Mr. Smith points out that the average encumbered auto is carrying $18,400 in debt, while coincidently, the average used car value is $18,600. But how long will used car prices hold up? Bloomberg reported last month there are “signs that used-vehicle prices are dropping twice as much as expected. That’s bad news for companies that collectively have to dispose of about 400,000 vehicles a year, and especially for Hertz, whose junk-rated debt is teetering close to a downgrade.”
With car prices falling faster than normal, Morgan Stanley analysts told Grant’s Interest Rate Observer, “Our bear-case scenario sees used-car prices falling 50% over five years (-13% per year), representing as much as a trillion dollars in value erosion applied to the entire used [vehicle fleet] in the U.S. market alone.”
This value erosion has investors holding securitized auto loan pools worried. “The percentage of subprime auto-loan securitizations considered deep subprime has risen to 32.5 percent from 5.1 percent since 2010,” Morgan Stanley explained in a recent report. “Auto loan fundamental performance, especially within ABS pools, continues to deteriorate.”
TransUnion figures subprime auto lending balances total $179 billion, making up 16 percent of total auto loan balances. Some people like the analysts at Evercor ISI Research take a rosier view of the used auto space. “We continue to believe that auto as an asset class is extremely robust. Not only are contracts underwritten in the knowledge that the asset’s value will depreciate but also vehicles are easy to repossess and have an intrinsic tangible value.”
A certain Florida repo man might differ with that “easy to repossess” comment. A DeFuniak Springs, Florida woman named Doris Jones took offense when the repo man arrived at 2:30am to take her Pontiac G8. The Dothan Eagle reports the 44-year old Jones “came to the front door with a handgun, pointed it toward him and fired one round, despite him telling Jones who he was.”
If research from UBS is correct, repo men should tread lightly. “As of Q4’16, 18 percent of US consumers indicated they were likely to default on one loan payment over the next 12 months vs. 13 percent in Q3’16. This cohort of at-risk consumers reported being about 4x as likely to embark on a major durable goods purchase (e.g. house, car) in the next year.”
So while car haulers are going full blast, some dealerships are having to find extra space to store unsold vehicles. “For the first time in his 37 years working at New Jersey car dealerships, Larry Kull had to rent extra space to store unsold new Honda vehicles,” writes Gabrielle Coppola for Bloomberg.
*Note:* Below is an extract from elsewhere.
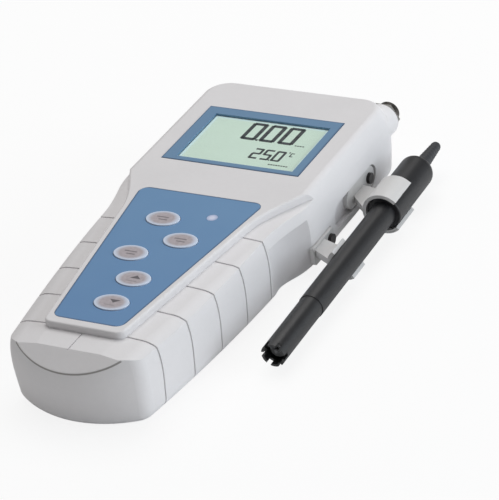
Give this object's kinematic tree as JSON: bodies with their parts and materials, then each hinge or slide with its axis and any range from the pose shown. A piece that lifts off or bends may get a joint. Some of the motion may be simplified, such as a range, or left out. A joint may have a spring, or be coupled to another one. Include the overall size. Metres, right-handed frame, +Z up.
{
  "type": "conductivity meter",
  "caption": "Hand-held conductivity meter with a display head, a keypad grip, and a rod probe held in clips at its side.",
  "frame": {"origin": "on the underside of the lower housing, below the middle of the meter", "axes": "+X to the side that carries the probe, +Y to the display end, +Z up through the keypad"},
  "size_m": [0.1254, 0.2482, 0.0385],
  "materials": {
    "housing": "fine moulded texture, off white",
    "clip_plastic": "smooth moulded, white",
    "keypad_film": "satin printed film, blue",
    "key_plastic": "satin, pale lilac rim round a grey middle",
    "light_pipe": "clear moulded",
    "frame_print": "printed blue border",
    "display_lens": "clear acrylic",
    "display_glass": "pale green liquid crystal panel",
    "holder_plastic": "moulded, white",
    "strip_rubber": "banded contact rubber",
    "board_laminate": "green solder mask",
    "chip_plastic": "moulded, black",
    "switch_metal": "stamped",
    "screw_steel": "zinc plated",
    "dark_screw": "blackened",
    "cell_wrap": "plain wrapped",
    "contact_metal": "nickel plated spring",
    "lead_wire": "insulated wire",
    "socket_metal": "nickel plated",
    "socket_plastic": "insulating insert, black",
    "pin_metal": "gold flashed",
    "probe_plastic": "satin, near black",
    "cap_plastic": "satin, dark grey",
    "core_plastic": "cast resin, black",
    "ring_metal": "blackened platinum",
    "seal_rubber": "nitrile",
    "relief_rubber": "soft moulded, dark grey"
  },
  "bodies": {
    "housing": {"top_housing": "housing", "base_housing": "housing", "keypad_overlay": "keypad_film", "key_switches": "switch_metal", "status_light": "light_pipe", "window_frame": "frame_print", "window_lens": "display_lens", "lcd_panel": "display_glass", "lcd_holder": "holder_plastic", "lcd_strips": "strip_rubber", "circuit_board": "board_laminate", "board_chips": "chip_plastic", "board_screws": "screw_steel", "housing_screws": "screw_steel", "battery_cells": "cell_wrap", "battery_contacts": "contact_metal", "battery_leads": "lead_wire", "probe_socket": "socket_metal", "socket_nut": "socket_metal", "socket_core": "socket_plastic", "socket_pins": "pin_metal", "upper_probe_clip": "clip_plastic", "lower_probe_clip": "clip_plastic", "clip_screws": "dark_screw"},
    "power_key": {"power_key": "key_plastic"},
    "mode_key": {"mode_key": "key_plastic"},
    "confirm_key": {"confirm_key": "key_plastic"},
    "up_key": {"up_key": "key_plastic"},
    "down_key": {"down_key": "key_plastic"},
    "probe": {"probe_cap": "cap_plastic", "probe_tube": "probe_plastic", "probe_sleeve": "probe_plastic", "sensor_core": "core_plastic", "electrode_rings": "ring_metal", "temperature_sensor": "core_plastic", "cap_seal": "seal_rubber", "strain_relief": "relief_rubber"},
    "battery_cover": {"battery_cover": "housing", "cover_screw": "screw_steel"}
  },
  "joints": [
    {"name": "power_key_press", "type": "slide", "parent": "housing", "child": "power_key", "axis": [0, 0, -1], "range_m": [0, 0.0005], "stiffness_N_per_m": 600, "springref_m": -0.0005},
    {"name": "mode_key_press", "type": "slide", "parent": "housing", "child": "mode_key", "axis": [0, 0, -1], "range_m": [0, 0.0005], "stiffness_N_per_m": 600, "springref_m": -0.0005},
    {"name": "confirm_key_press", "type": "slide", "parent": "housing", "child": "confirm_key", "axis": [0, 0, -1], "range_m": [0, 0.0005], "stiffness_N_per_m": 600, "springref_m": -0.0005},
    {"name": "up_key_press", "type": "slide", "parent": "housing", "child": "up_key", "axis": [0, 0, -1], "range_m": [0, 0.0005], "stiffness_N_per_m": 600, "springref_m": -0.0005},
    {"name": "down_key_press", "type": "slide", "parent": "housing", "child": "down_key", "axis": [0, 0, -1], "range_m": [0, 0.0005], "stiffness_N_per_m": 600, "springref_m": -0.0005},
    {"name": "probe_slide", "type": "slide", "parent": "housing", "child": "probe", "axis": [0, 0.9997, 0.0227], "range_m": [0, 0.133]},
    {"name": "battery_cover_lift", "type": "slide", "parent": "housing", "child": "battery_cover", "axis": [0, 0, -1], "range_m": [0, 0.02]}
  ]
}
“Dealers had about 85 days worth of cars and trucks on hand at the beginning of February — about 22 days more than at the beginning of 2017 and eight days more than a year earlier, according to Automotive News Data Center. “
Thomas King, an analyst with J.D. Power, told Ms. Coppola by phone. “We’ve got a lot of cars on the ground when the market is moving away from cars.”
As usual this all started with lender memory loss and a loosening of standards to chase returns. “Emboldened, lenders shed bust-era inhibitions,” writes Grant’s Interest Rate Observer. “By 2016, 31% of loans financing new-vehicle sales involved negative equity from a trade-in, up from 25.6% in 2013.”
Auto lenders, like those who made mortgages before them, fired up their creative juices to get more money out the door. In hindsight it doesn’t look so smart. John Hecht, an analyst for Jefferies told Grant’s, “It’s not that credit deteriorated, but underwriting got aggressive and now lenders are realizing that they are not going to have suitable rates of return because of the terms of the loans being too loose, so they are tightening and so capital is flowing out.”
It’s a story as old as time and easy money. This time it’s on wheels.